Unfortunately for Richard, this success leads to him thinking he’s figured it out, and he decides to reorient the company to explain how awesome the system in. Director Alec Berg perfectly stacks this failure in an epic downward spiral montage, the needle of Pied Piper’s value dropping as its user tally stubbornly refuse to budge. The pacing is excellent here as things get steadily worse for the company, Richard’s pitch keeping fewer and fewer people in the seats, the company’s engineers bleeding away—Jared conducting their exit interviews on the walk to the car—and Dinesh and Gilfoyle going to increasingly low-budget venues. It’s hard to concoct an image that conveys failure as much as the two sitting in front of a Radio Shack, offering demos in exchange for a $5.00 Subway coupon.

Or at least it would be, if the episode didn’t give us the terrifying gift of Pipey. The desperate search for some way to appeal to the lowest common denominator pushes Richard back to the ad agency, and their response is to create a hybrid of the Microsoft Office paper clip and Navi from The Legend Of Zelda: Ocarina Of Time. Beyond its shrill tone and cartoonish appearance that not even Jared can enthusiastically back, it further underlines how difficult their messaging is: “Let me walk you through Pied Piper’s proprietary peer-to-peer contract distribution system!” Small wonder that it sends Richard to the bathtub, the realization that all his grand ideas and belief in being the one company to break the mold are shattered by the realization that what he built is something only a few people want.

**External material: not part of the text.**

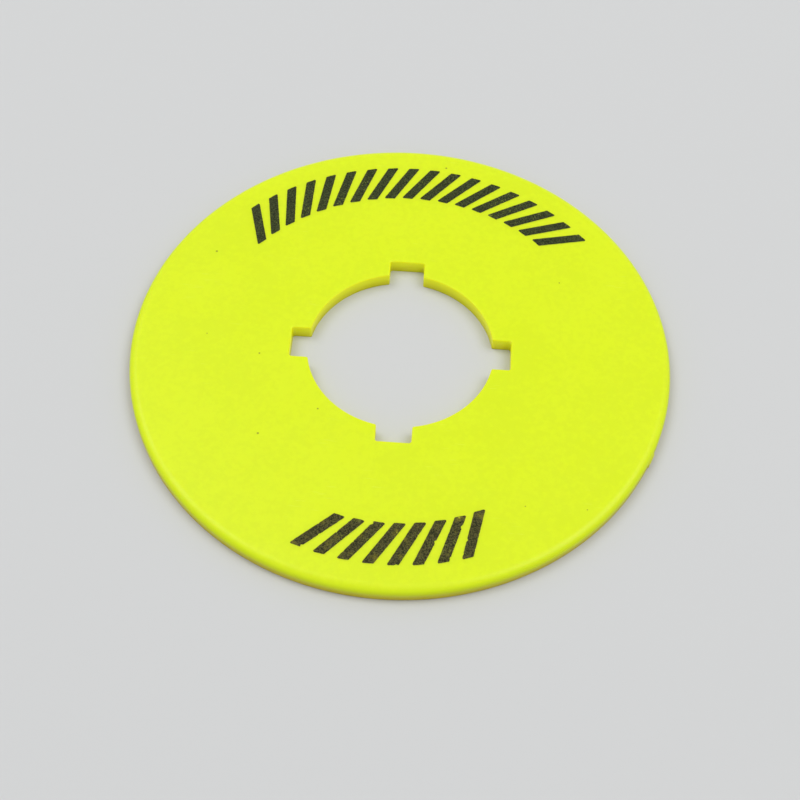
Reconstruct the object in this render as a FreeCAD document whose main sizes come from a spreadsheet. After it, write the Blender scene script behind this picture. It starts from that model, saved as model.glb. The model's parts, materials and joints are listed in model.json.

Interwoven with the failure of Pied Piper is the success of Hooli, the two companies’ fates evidently on the same cosmic teeter-totter. One of Richard’s former employees looks for a job at Hooli, Gavin catches wind of it, and suddenly he has leverage with the Hooli board that ousted him last week. Welcome returns continue as not only does Jack Barker join Hooli as Endframe’s new head of product, he resurrects his original vision for the box and his deal with Maleant. It’s a development that makes perfect sense to the narrative, Gavin and Jack being shrewd enough to appropriate the debris of the data compression turf war and turn a quick profit in a way the idealistic Richard continually refused to do. (Plus, it gives us another sight gag of Maleant’s server labyrinth, trapping the CEOs in cartoonish fashion.) Gavin isn’t bothered by the lofty ideals of others, he’s moved by profits and profile, and the comfort to trot his board out in front of an elephant and remind them just who’s in charge again.

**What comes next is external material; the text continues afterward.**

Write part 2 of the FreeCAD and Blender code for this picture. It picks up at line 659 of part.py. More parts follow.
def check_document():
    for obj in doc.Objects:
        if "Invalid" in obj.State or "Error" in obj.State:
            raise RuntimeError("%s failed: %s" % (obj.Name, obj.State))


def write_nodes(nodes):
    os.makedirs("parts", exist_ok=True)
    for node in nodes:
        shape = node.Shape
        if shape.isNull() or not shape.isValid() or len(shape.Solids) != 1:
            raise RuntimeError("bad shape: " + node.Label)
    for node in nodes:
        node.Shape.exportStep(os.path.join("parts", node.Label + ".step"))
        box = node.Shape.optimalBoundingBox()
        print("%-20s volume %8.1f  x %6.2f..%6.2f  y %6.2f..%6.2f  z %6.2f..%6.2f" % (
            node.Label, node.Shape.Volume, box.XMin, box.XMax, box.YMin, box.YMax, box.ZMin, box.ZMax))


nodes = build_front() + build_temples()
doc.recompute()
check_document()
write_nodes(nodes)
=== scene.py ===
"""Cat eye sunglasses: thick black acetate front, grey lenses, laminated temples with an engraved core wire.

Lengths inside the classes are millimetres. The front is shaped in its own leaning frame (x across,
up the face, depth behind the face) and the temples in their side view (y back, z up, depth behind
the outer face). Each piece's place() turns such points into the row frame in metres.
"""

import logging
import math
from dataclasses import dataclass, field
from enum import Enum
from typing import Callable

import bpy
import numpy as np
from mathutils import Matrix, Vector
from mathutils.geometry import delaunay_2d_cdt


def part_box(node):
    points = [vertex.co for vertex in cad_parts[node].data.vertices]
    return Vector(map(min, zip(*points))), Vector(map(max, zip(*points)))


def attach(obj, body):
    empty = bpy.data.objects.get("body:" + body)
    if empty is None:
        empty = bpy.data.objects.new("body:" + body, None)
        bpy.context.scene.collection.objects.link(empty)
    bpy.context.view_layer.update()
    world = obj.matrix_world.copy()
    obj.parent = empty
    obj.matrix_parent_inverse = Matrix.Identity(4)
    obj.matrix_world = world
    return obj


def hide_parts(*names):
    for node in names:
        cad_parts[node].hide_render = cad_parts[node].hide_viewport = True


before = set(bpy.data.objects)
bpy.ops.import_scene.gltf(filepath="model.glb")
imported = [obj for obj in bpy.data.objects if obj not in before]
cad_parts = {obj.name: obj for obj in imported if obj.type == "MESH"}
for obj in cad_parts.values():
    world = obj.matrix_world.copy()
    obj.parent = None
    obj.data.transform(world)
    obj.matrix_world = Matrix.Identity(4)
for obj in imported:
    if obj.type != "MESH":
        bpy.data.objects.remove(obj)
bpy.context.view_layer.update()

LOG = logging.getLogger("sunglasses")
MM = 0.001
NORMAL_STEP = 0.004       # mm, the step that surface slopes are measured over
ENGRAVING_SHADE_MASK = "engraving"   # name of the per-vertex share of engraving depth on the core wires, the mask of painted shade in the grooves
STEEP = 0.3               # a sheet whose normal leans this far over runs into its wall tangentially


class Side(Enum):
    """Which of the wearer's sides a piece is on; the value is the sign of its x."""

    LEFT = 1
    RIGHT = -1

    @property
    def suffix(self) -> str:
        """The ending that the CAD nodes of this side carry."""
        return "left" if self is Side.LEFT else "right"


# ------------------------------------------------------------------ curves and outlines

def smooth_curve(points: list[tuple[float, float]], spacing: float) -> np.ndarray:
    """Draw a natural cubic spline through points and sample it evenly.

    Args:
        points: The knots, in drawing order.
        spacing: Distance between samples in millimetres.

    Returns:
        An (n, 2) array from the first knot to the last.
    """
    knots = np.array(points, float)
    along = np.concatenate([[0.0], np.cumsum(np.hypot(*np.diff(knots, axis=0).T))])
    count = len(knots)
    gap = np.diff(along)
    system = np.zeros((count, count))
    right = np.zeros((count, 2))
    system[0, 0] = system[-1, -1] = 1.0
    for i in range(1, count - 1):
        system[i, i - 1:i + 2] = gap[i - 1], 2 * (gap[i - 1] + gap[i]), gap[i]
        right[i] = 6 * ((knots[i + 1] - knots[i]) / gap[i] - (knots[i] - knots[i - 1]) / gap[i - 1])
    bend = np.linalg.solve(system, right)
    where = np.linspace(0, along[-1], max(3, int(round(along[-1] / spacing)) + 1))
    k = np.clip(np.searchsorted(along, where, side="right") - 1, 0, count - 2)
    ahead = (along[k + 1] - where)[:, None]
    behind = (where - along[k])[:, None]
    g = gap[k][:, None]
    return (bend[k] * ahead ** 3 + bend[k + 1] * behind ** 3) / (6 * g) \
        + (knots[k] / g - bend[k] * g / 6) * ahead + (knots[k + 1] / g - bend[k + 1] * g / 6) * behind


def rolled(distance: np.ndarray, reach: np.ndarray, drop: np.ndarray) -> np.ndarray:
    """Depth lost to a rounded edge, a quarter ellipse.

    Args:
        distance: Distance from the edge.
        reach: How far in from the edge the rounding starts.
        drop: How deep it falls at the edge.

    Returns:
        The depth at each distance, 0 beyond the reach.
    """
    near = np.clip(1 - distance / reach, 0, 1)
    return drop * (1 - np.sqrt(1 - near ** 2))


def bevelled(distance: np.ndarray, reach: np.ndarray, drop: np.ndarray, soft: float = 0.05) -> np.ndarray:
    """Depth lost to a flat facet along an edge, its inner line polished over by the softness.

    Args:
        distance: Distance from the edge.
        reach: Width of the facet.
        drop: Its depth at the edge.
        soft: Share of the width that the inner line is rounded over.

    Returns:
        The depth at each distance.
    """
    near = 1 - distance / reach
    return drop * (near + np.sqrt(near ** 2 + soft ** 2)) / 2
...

But as much as Silicon Valley toys with the idea that Richard and his company might fail entirely, it still manages to find a path to keep things afloat. That same employee who spilled the beans to Gavin also gives Pied Piper an out by sarcastically saying buying users is the only way to drive numbers up, and of all people it’s Jared who takes that unethical leap. Jared’s always been depicted as the most earnest and sincere of the Pied Piper team, but he’s also the one who is a true believer in the company even more than Richard. For him to sell his soul with this artifical success and lie to the team about it somehow makes things even more depressing than they were as this point last season—and remember, that ended with Jared indirectly almost killing a guy.

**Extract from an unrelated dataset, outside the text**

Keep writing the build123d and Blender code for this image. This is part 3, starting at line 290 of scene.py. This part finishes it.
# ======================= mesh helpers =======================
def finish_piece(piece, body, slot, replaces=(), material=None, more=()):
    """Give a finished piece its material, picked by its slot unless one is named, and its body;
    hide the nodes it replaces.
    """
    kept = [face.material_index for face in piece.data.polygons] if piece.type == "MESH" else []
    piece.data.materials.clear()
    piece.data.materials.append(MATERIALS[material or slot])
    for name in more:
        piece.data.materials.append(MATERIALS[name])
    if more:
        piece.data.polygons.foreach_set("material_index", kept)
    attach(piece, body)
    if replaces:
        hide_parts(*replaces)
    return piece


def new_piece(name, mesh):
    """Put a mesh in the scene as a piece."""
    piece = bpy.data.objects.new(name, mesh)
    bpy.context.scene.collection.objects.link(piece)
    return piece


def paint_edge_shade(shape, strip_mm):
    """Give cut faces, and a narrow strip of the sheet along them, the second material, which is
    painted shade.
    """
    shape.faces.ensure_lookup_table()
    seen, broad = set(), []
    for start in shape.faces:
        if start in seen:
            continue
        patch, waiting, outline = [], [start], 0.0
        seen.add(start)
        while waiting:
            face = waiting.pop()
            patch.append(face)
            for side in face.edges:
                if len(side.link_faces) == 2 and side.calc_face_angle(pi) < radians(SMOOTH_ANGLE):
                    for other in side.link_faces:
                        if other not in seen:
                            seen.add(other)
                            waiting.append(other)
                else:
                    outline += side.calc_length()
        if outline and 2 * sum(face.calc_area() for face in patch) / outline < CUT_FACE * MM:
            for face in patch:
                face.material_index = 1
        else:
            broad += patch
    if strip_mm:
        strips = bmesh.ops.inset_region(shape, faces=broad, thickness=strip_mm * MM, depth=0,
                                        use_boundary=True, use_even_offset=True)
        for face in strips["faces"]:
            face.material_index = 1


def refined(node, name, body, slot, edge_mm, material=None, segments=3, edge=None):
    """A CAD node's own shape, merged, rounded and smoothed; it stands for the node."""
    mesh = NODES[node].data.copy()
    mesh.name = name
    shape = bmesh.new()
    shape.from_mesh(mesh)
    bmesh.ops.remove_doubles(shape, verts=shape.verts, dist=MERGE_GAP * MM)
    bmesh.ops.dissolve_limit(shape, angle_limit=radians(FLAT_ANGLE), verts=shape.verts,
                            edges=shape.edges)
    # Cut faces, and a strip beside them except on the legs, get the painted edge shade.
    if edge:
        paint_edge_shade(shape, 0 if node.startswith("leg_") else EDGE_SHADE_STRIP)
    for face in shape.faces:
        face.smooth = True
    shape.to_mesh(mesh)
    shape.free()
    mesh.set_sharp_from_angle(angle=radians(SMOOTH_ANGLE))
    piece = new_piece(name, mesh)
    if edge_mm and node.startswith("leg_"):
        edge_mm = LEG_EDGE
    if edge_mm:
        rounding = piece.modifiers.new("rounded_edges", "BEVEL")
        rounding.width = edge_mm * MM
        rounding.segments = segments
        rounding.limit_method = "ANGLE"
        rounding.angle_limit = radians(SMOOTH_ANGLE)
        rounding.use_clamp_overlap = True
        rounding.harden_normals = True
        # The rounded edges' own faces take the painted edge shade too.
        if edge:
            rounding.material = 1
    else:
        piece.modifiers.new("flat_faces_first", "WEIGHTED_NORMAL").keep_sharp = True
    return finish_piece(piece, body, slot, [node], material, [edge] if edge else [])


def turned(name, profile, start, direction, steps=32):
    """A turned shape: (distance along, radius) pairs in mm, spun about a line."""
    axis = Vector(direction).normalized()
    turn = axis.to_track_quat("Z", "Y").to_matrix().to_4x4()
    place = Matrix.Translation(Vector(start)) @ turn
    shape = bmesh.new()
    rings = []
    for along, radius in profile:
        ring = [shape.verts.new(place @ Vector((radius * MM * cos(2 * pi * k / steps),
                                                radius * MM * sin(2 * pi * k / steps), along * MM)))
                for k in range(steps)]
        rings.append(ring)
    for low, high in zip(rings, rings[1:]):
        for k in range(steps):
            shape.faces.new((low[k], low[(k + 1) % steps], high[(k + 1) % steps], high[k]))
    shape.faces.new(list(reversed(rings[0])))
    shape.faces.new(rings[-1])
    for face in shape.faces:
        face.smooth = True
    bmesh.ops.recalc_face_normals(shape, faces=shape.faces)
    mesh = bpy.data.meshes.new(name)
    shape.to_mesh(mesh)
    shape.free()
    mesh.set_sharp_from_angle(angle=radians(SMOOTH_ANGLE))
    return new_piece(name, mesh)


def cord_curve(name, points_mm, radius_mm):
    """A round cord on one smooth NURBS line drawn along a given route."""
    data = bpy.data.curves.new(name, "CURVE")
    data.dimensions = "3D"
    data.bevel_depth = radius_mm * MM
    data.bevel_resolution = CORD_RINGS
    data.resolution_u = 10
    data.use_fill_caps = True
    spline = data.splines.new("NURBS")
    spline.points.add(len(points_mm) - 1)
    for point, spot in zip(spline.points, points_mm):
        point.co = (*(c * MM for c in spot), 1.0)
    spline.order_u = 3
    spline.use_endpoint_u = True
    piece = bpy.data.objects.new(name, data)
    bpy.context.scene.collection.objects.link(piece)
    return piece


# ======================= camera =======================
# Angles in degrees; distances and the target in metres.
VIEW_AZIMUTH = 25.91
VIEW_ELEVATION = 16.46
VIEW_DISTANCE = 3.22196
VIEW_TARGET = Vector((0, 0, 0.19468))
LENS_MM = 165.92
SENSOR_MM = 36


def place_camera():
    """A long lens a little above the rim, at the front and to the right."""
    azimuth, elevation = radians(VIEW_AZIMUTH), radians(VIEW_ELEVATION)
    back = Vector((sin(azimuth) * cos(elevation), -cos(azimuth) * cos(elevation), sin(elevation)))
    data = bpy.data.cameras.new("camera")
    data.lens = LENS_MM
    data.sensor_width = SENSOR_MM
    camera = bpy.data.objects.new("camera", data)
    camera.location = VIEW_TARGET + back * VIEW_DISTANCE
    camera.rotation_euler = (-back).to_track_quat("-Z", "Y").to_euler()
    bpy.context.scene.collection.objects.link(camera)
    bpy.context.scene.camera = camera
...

And like that poor maintenance technician, Pied Piper seems to be clinging to life. Jared’s bought them some time with his lie—one Gilfoyle’s willing to let slide in a good payoff to the running gag of his lie detector abilities—but it’s a lie dependent on their limited funds and no one looking too closely at a time of highest scrutiny. If this season of Silicon Valley has taught us anything, it’s that even the most stable of foundations collapse, and this one feels about as unstable as they get. With the season finale next week, let’s see if they can survive the latest round of crises, or if Pipey’s cheerful tune is the company’s death knell.

Stray observations:

  • This week’s closing track: No music, merely the remorseless click-clack of the room full of users that Jared paid to keep the company afloat.
  • The opening Pied Piper commercial is a thing of beauty, so blandly inoffensive in its stock footage construction and laughably disconnected from common sense in its voiceover that it may as well be a product of Better Off Ted’s Veridian Dynamics. And it’s capped off perfectly by Laurie’s reaction to it. “Yes. Tables, I see. It’s a metaphor.”
  • Laurie is at peak Laurie this week, between saying “clink” repeatedly as opposed to actually clinking her glass to get peoples’ attention and her bizarre home decor options. Erlich on a portrait: “Is that your dog?” Laurie: “It’s a dog.”
  • Apparently WPromote is a real advertising agency. Kudos to them for having enough sense of humor about their industry to participate.
  • Some great early physical comedy from Zach Woods as Jared tries to dodge Gilfoyle’s ruthless lie detector, looking increasingly like a gazelle who knows he’s the weakest member of the herd.
  • Another weekly reminder that Dinesh is the worst as he tries to talk up his Pied Piper contributions at Laurie’s party: “The video chat app, that’s my solo album.”
  • The plus side of Pied Piper’s outreach program is they’re finally able to get rid of the pile of company swag Russ got them to buy back in “The Lady.”
  • Erlich’s efforts to move on from his collapse have turned him into a decidedly dark individual. On Pied Piper’s recent last-minute save: “Of course inevitably we will run out of fuel and plummet towards the earth, leaving only a crater behind of torn flesh and excrement.”
  • “We are so far past the download button!”
  • “Early Bugs Bunny cartoons were just garish displays of anti-Japanese hysteria. And now he’s the face of Warner Bros.”